*THE REQUEST:* Among the entries below, find the lines with "JSON" and copy them.

begin PROVIDED INFORMATION

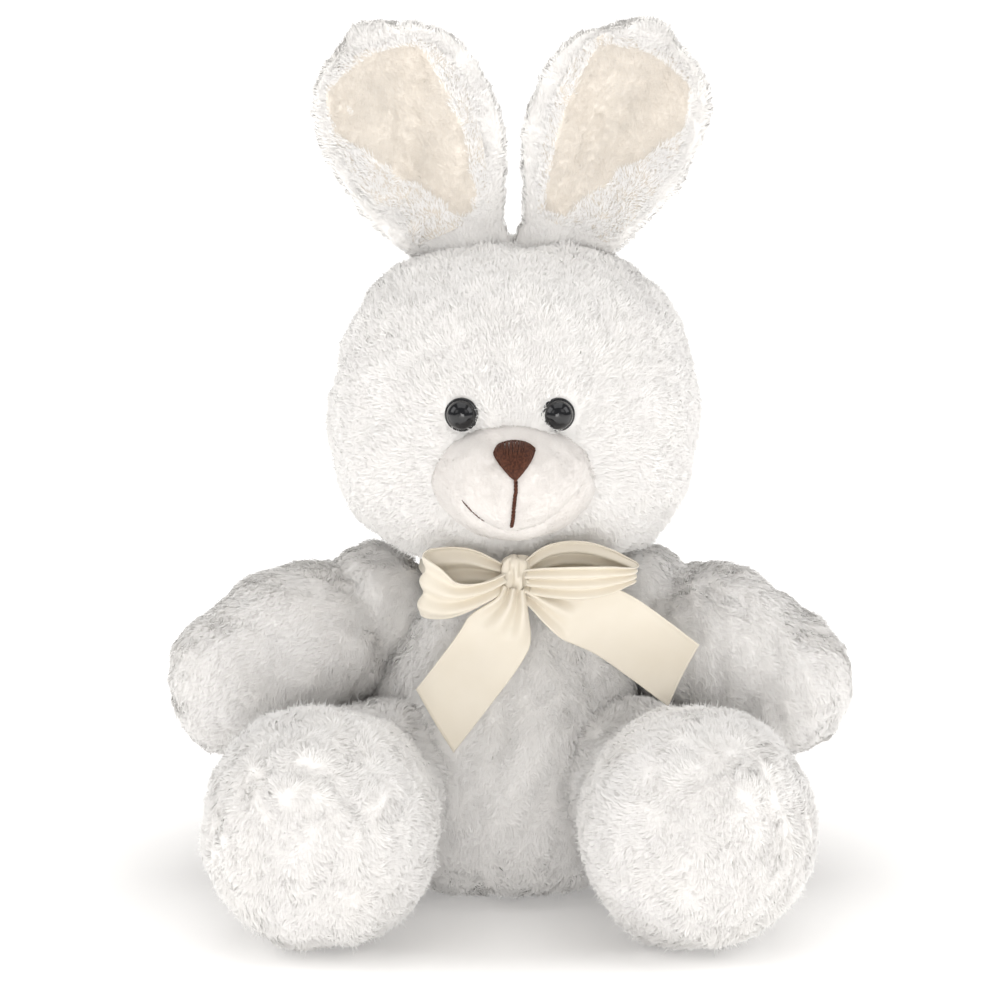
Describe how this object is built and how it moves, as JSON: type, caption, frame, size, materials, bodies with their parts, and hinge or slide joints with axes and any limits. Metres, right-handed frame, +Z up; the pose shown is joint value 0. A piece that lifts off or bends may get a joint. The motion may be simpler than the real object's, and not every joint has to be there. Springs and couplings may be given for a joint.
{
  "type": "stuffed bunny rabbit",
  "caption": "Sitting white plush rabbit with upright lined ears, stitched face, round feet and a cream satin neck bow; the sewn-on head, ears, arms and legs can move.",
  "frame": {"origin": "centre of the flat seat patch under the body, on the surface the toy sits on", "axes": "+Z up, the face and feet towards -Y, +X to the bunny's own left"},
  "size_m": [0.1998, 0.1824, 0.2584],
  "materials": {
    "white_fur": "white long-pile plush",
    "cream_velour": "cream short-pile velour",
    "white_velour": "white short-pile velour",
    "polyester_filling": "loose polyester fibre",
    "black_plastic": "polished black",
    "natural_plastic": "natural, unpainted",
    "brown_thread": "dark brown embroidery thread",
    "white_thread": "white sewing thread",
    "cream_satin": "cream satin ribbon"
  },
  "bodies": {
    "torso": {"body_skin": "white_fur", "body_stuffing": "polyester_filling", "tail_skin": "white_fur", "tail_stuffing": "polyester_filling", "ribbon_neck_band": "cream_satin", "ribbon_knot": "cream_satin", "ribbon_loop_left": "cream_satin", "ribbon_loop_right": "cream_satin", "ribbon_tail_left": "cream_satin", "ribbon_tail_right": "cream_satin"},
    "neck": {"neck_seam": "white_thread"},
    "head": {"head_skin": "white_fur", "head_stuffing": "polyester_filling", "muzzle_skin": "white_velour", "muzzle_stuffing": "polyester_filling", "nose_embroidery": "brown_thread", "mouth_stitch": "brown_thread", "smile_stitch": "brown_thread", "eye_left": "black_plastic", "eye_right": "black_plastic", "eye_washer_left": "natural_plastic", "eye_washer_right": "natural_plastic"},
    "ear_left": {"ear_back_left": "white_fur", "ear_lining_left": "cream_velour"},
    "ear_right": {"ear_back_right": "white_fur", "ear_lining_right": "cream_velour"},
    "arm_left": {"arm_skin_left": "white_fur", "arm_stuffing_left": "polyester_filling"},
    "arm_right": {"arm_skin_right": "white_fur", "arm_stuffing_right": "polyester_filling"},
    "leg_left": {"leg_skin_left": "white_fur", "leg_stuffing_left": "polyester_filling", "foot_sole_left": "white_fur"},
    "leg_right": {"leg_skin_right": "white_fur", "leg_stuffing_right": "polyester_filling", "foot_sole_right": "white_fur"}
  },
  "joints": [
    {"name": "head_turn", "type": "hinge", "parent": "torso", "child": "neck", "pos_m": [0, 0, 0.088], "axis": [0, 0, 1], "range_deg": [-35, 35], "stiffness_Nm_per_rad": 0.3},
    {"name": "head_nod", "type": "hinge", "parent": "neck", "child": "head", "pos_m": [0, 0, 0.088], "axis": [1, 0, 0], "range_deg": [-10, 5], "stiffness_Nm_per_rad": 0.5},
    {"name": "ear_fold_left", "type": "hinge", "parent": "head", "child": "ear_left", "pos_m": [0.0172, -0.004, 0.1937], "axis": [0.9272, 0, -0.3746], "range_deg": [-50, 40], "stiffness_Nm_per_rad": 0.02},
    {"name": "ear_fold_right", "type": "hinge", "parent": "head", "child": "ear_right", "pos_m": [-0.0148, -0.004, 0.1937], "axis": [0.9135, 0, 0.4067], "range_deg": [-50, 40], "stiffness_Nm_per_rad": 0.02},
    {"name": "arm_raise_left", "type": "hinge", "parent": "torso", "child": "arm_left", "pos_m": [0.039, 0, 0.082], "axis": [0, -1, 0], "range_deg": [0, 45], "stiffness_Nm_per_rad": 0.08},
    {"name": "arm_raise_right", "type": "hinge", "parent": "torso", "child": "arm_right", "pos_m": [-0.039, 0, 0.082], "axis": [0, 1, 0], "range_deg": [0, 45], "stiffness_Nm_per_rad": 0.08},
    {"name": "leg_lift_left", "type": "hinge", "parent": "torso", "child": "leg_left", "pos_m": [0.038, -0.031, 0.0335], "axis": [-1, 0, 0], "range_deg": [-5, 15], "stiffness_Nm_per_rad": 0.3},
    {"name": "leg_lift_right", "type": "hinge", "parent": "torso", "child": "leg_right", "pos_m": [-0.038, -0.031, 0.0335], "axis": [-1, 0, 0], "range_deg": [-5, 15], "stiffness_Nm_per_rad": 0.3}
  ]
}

end PROVIDED INFORMATION
begin PROVIDED INFORMATION

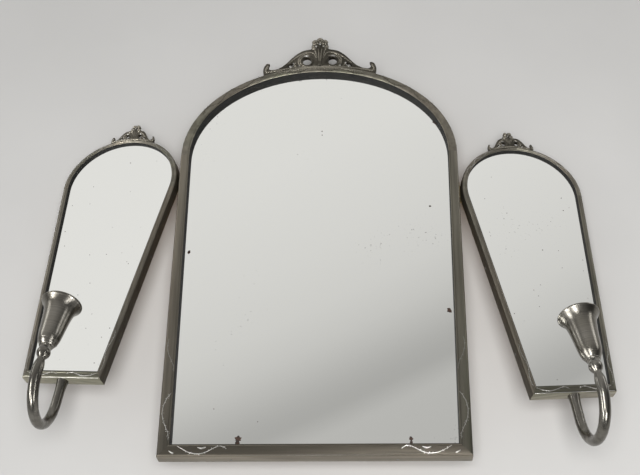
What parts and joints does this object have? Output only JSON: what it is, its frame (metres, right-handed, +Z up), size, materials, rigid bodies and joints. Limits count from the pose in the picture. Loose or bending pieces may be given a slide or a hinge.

end PROVIDED INFORMATION

*WRITTEN RESPONSE:*
Describe how this object is built and how it moves, as JSON: type, caption, frame, size, materials, bodies with their parts, and hinge or slide joints with axes and any limits. Metres, right-handed frame, +Z up; the pose shown is joint value 0. A piece that lifts off or bends may get a joint. The motion may be simpler than the real object's, and not every joint has to be there. Springs and couplings may be given for a joint.
What parts and joints does this object have? Output only JSON: what it is, its frame (metres, right-handed, +Z up), size, materials, rigid bodies and joints. Limits count from the pose in the picture. Loose or bending pieces may be given a slide or a hinge.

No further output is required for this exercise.